ESPD 55

Ethnopharmacologic Search for Psychoactive Drugs

ESPD 55
SPEAKERS

Andrea Langlois

Andrea Langlois

Andrea Langlois

Biocultural Conservationist

When Your Friends are the Problem: Plant Medicines, Commercialization, and Biocultural Conservation.

read the transcript

“A huge wave of interest is building, a wave so big it might go beyond what the fragile cultures and ecosystems of origin can sustain.”

Biography

Andrea Langlois, MA, is the Director of Engagement for the International Center for Ethnobotanical Education Research and Service. She is Canadian, with ancestral lineages from France and Germany. For the last 20 years she has made her home on the traditional territories of the Lekwungen speaking peoples of Victoria, British Columbia, and currently resides in East Sussex, UK. She holds an MA in Communications from Concordia University, and is a community-based researcher, communicator, and trained facilitator with a passion for organizational development, systems change. In her role at ICEERS she has been working collaboratively on issues related to biocultural conservation of indigenous medicine and knowledge within a context of increasing international interest in plant medicines, particularly ayahuasca/yagé and iboga. She’s committed to personal and professional exploration of the Original Principles of right relationship, responsibility, respect, and reciprocity, and how they can form the basis of healing for humans and the planet. Andrea is an advisor to the Conservation Committee of the Indigenous Medicine Conservation Fund.

When Your Friends are the Problem: Plant Medicines, Commercialization, and Biocultural Conservation.

“Our current approach is based on systemic interventions, both inside and out of the countries of origin.”

Transcript Abstract

Currently one of the most significant threats to the survival of traditional plant medicine knowledge comes paradoxically not from its enemies (from climate change to extractive industries), but from its friends, a growing number of people worldwide that want to experience plant medicines, build business, and source new medicines and therapies from them. A huge wave of interest is building, a wave so big it might go beyond what the fragile cultures and ecosystems of origin can sustain. There simply aren’t enough plants, shamans, payés, taitas, padrinhos and mestres in all of the jungle to attend to all the people all over the world who could potentially want to seek healing from ayahuasca, to name just one sacred medicine that is under pressure.

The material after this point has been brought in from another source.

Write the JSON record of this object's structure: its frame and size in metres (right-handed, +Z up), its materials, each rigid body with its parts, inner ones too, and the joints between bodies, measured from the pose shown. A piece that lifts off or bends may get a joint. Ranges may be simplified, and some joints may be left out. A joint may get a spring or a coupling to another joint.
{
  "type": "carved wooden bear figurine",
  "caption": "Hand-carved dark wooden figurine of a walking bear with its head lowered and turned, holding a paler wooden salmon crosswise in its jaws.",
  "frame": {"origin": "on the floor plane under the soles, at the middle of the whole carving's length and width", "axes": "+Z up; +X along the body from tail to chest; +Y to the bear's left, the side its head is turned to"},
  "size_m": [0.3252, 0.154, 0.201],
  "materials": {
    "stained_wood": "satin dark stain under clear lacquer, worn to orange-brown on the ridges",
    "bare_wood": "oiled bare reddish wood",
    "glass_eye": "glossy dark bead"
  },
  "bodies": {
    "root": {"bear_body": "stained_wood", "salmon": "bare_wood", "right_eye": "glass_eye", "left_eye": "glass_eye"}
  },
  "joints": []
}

ICEERS has been working for over 10 years on the complexities of the globalization of plant medicines. Our current approach is based on systemic interventions, both inside and out of the countries of origin. This presentation will weave an understanding of the biocultural conservation issues within countries of origin, exploring  the pressures placed on traditional communities and movements to ensure consent, access and benefit sharing. But that’s only part of it, what happens when these medicines travel to new places? Solutions are also needed on the demand side. Many people in Global North societies could benefit from the encounter with plant medicines, but how to ensure they have safe and legal access, while also protecting the biocultural sources?  

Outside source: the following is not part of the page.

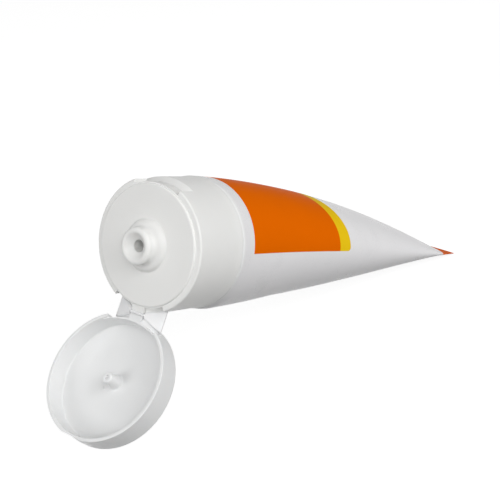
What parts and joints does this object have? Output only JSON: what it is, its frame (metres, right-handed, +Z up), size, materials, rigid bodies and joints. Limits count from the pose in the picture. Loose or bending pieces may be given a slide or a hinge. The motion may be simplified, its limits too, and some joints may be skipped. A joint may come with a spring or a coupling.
{
  "type": "sunscreen tube",
  "caption": "Squeeze tube with a crimped end and an open flip-top cap on a butterfly hinge, lying on its lid and crimp.",
  "frame": {"origin": "on the surface that the tube lies on, under the middle of its bounding box", "axes": "+Z up, +X along the tube towards the nozzle's end, +Y to the side, parallel to the crimp"},
  "size_m": [0.2182, 0.0788, 0.086],
  "materials": {
    "sleeve": "satin white polyethylene sleeve",
    "shoulder": "moulded white polyethylene",
    "cap": "satin white polypropylene",
    "lid": "satin white polypropylene",
    "hinge_film": "thin white polypropylene, whitened by folding",
    "orange_print": "glossy orange print",
    "yellow_print": "glossy yellow print",
    "crimp_print": "glossy orange print over the weld"
  },
  "bodies": {
    "tube": {"sleeve": "sleeve", "shoulder": "shoulder", "cap_base": "cap", "hinge_strap": "hinge_film", "orange_field": "orange_print", "yellow_strip": "yellow_print", "crimp_band": "crimp_print"},
    "lid": {"flip_lid": "lid"},
    "left_wing": {"wing_left": "hinge_film"},
    "right_wing": {"wing_right": "hinge_film"}
  },
  "joints": [
    {"name": "lid_hinge", "type": "hinge", "parent": "tube", "child": "lid", "pos_m": [0.07129, 0, 0.03997], "axis": [0, -1, 0], "range_deg": [0, 150], "deforming": ["hinge_strap"]},
    {"name": "left_wing_fold", "type": "hinge", "parent": "tube", "child": "left_wing", "pos_m": [0.06968, -0.0034, 0.04051], "axis": [-0.4549, -0.8774, 0.1523], "range_deg": [0, 82.4]},
    {"name": "right_wing_fold", "type": "hinge", "parent": "tube", "child": "right_wing", "pos_m": [0.06968, 0.0034, 0.04051], "axis": [0.4549, -0.8774, -0.1523], "range_deg": [0, 82.4]}
  ],
  "couplings": [
    {"joint": "left_wing_fold", "follows": "lid_hinge", "ratio": 0.54894},
    {"joint": "right_wing_fold", "follows": "lid_hinge", "ratio": 0.54894}
  ]
}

Drawing on examples from ICEERS’s research, community activism, and drug policy work, the complexities, the pressures and the opportunities faced by plant medicines, this talk will provide a provocative insight into where we might be headed. The common thread is that all communities and cultures that engage with these medicines are being impacted by sustainability pressures, the biomedicalization of psychedelics, commercialization, and drug control regimes. Finally, this presentation will explore future thinking, examining a framework of principles that can serve to build bridges towards sustainability, respectful of the rights of people and the rights of nature.